4.   The alleged 35% water consumption reductions estimated by the District translates into a maximum water allotment of 54 gallons a day per person. Reportedly, District Board members already consume well below that amount. Do Board Members believe their customers can match their own exemplary water use if given accurate information and support?

 

 5.  Will the District continue to evaluate desalination without acknowledging that the District’s commitment to “carbon neutrality” is an empty promise?

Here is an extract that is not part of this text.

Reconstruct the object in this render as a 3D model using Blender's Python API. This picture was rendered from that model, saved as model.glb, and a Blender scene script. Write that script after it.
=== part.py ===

Scientists evaluating the carbon offset claims of the desal Draft EIR have commented that the strategy of purchase of  “carbon offsets” fails to meet criteria of being “real, verifiable, measurable, permanent, or additional.”

 

6. Will the District embrace a water pricing strategy that puts the marginal cost of new water supplies on the highest consumers of water? Water districts are allowed to pass the entire cost of new water supplies---or conservation measures---onto the highest-using customers. The rationale is that customers who already consume below the District’s target should not have to pay for conservation measures or new supplies to benefit higher users. On a similar theme, last November, James Workman from Aquajust offered the District a free pilot of his company’s system to allow customers to buy and sell their allotment of water. Will the  District invite Workman to discuss this further?